Due to this we frequently run into the situation where we have the data in SAT_ORDERS_NETSUITE, but the corresponding Business Keys are not in the HUB_ORDER. This breaks the downstream tables.
How can we update HUB_ORDERas part of both DBT jobs, without the risk of duplicating Business Keys in the HUB_ORDER?
This is bad, this is really bad!
The real problem is the generated code that does not take into account that a hub can be loaded from different processes at the same time. You better fix the real problem instead of using a duct tape solution.
You have to fix the code in the macro and take into account what concurrency model that is used in your data platform if you want to load the hubs in parallell.
You have to edit the macro so it generates code that properly handles concurrency. The actual code on how you do this is not the same on every data platform. You must study how your SQL engine is dealing with concurrency.

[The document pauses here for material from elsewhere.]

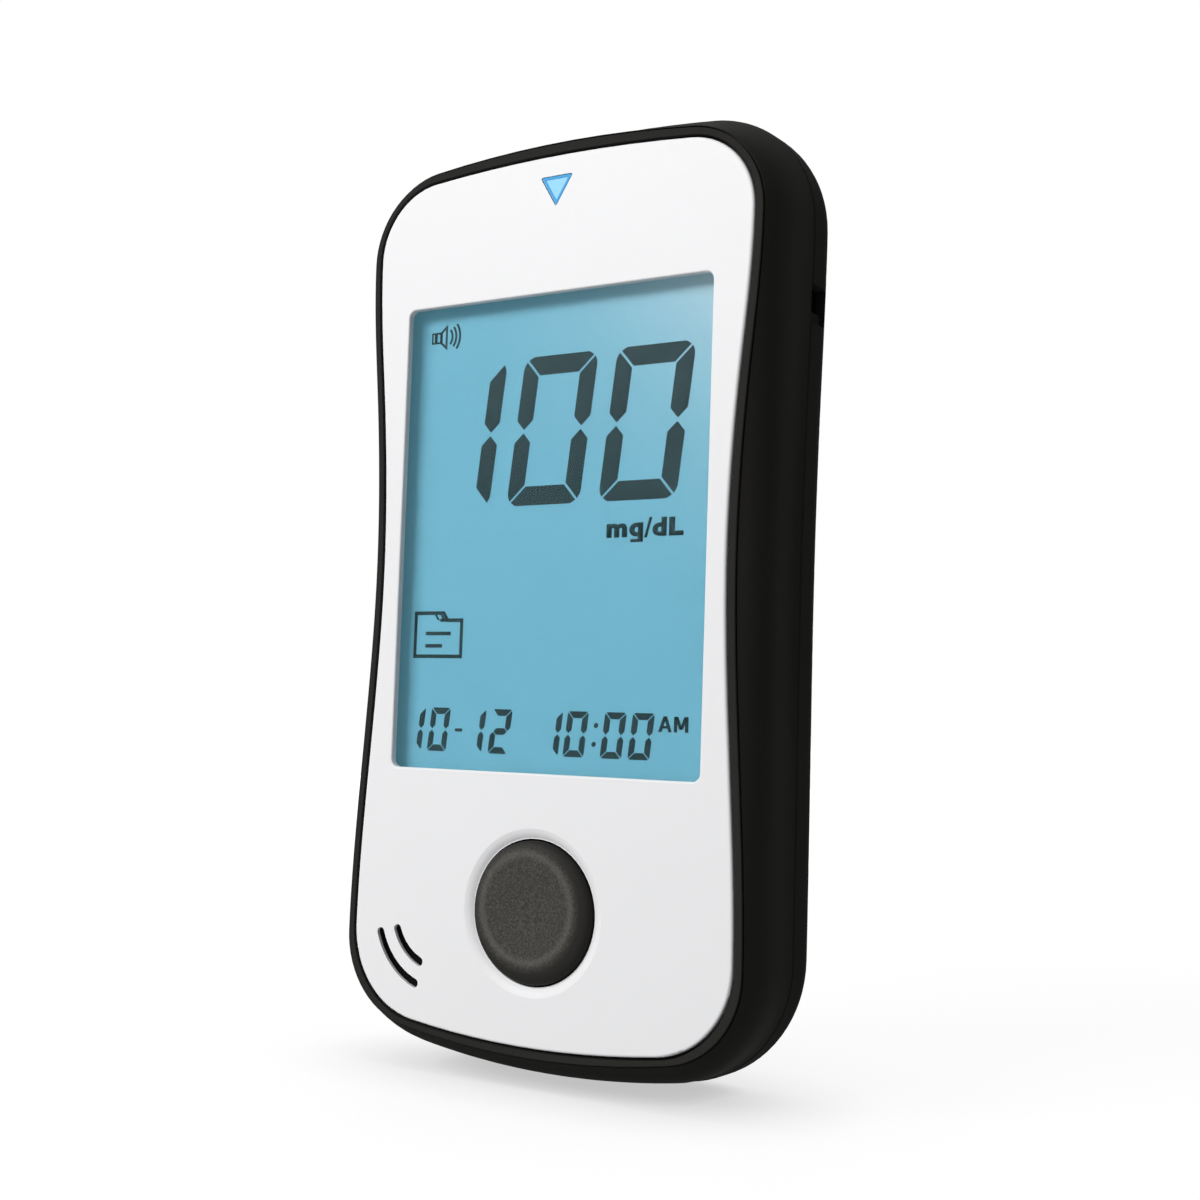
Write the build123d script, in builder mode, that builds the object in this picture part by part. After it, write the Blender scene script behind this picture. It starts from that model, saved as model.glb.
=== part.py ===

If you are using independent dbt code base then yes you can get duplicates if both loads run at exactly the same time
If they are part of the same code base AutomateDV uses a UNION ALL to bring the data sources together ;; you should never see duplicates
If you are using snowflake, change the INSERT INTO into a MERGE WHEN NOT MATCHED. Snowflake locks the whole table and picks one or the other MERGE’s to run one at a time without error
Hi @patrickcuba . Yes these are all part of the same code, and dbtvault does UNION ALL. But the dbt loading pattern is that it creates a TEMP table with new hub hashkeys and then they get loaded into the HUB table. If two jobs are running at the same and they create a temp table at the same time, I believe there is a collision.
Do the insert with selection of Hubs that does not already exist.
Commit the database transaction.
If this code is run by two different processes at the same time, one will be locked at step nr 2 until the other transaction has finished. That is beacuse two different processes cannot obtain an exclusive table lock, one of them will always have to wait for the other.
If you dont code your hub load pattern like this there is a chance that one processes gets old data, kind of like a dirty read. If you have added a unique constraint on hub pk you risk a unique key violation error.
Hope this helps.